After the match Zverev said that he "overextended" the knee, and that it caused his serve speed to dip, but didn't hamper the rest of his game. For years, Zverev was infamous for playing from a spiritual defensive crouch, hitting passive shots while marooned well behind the baseline, but he seems to have escaped that trap at last; during this final he stepped into the court and crunched his forehand over and over, striking it as purely as he ever has. He appears to be stripping his game of its most self-sabotaging aspects. But he still can't slide his feet and defend quite like Sinner can, which was crucial in the rare lengthy baseline exchanges in this match. The most conspicuous of those was the 23-ball rally on the penultimate point of the match, which left the eventual champion in a grin:

And it was Sinner who began to read Zverev's serve better better over the course of the match, playing around with the depth of his return position, and capitalizing on those scarce opportunities to break in the third and fourth sets, all while remaining untouchable on his own serve. In his press conference after the match, he was asked whether he thought his return of serve was the decisive weapon in both this win and his win over Djokovic in the semifinal. "I think tennis is more about confidence. When you're feeling confidence, you feel that playing tennis is easier," he said. "I always think it's easier to return if you know mentally you can hold serve, so you are a little bit freer to return as good as you can." Sinner should have no shortage of confidence in this matchup: He has now held serve 85 consecutive times when playing Zverev.

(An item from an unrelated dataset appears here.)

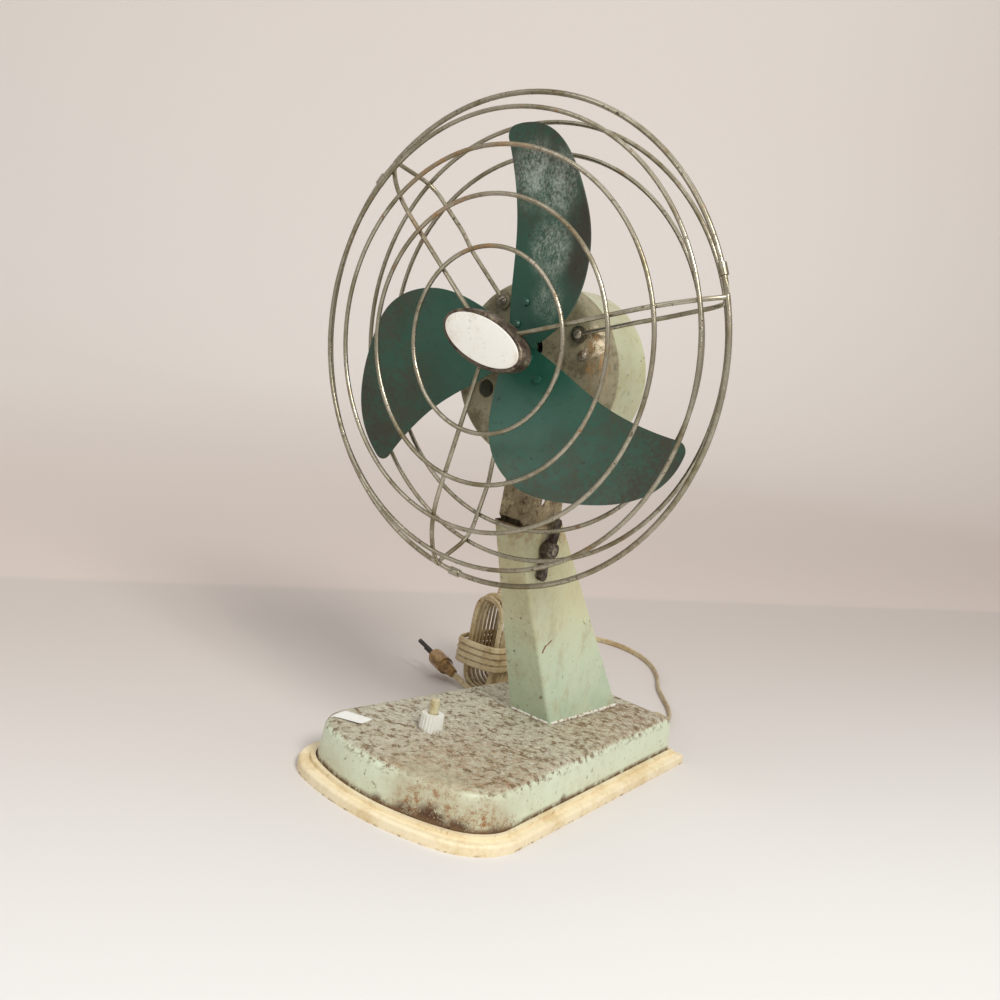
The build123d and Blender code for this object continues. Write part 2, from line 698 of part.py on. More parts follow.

The blip of Zverev's Roland Garros win broke a streak of nine straight Slams won by Sinner or Alcaraz since the start of 2024, but this Wimbledon title restores the regime. It's an odd fact to consider, given that he's barely budged from the No. 1 slot, but Sinner hadn't won a Slam for an entire year before this title defense. His performance at the other events has been immaculate, and he completed a full set of all nine Masters titles this year, but he has suffered a relative title drought at the very highest level. Despite coming into Roland-Garros as an overpowering favorite, he was undone by cramps while on the doorstep of a routine second-round victory, which triggered an entire discourse about his ability to withstand taxing matches in difficult conditions. Because of the weapons described above, he has been able to mostly avoid such matches altogether, sweeping aside the field with brutal efficiency.

Because his one rival is out indefinitely and posting training videos that suggest a slow rehabilitation, Sinner's most significant adversaries on court this summer have been Sun and Time. Some questions remain open. Across his career Sinner is 0-9 in matches that extend past 3 hours and 50 minutes. This one he finished right before curfew, in 3 hours 46 minutes. I suspect that no one but Carlos Alcaraz can make Jannik Sinner dance for that long, which is one of many reasons we need him back.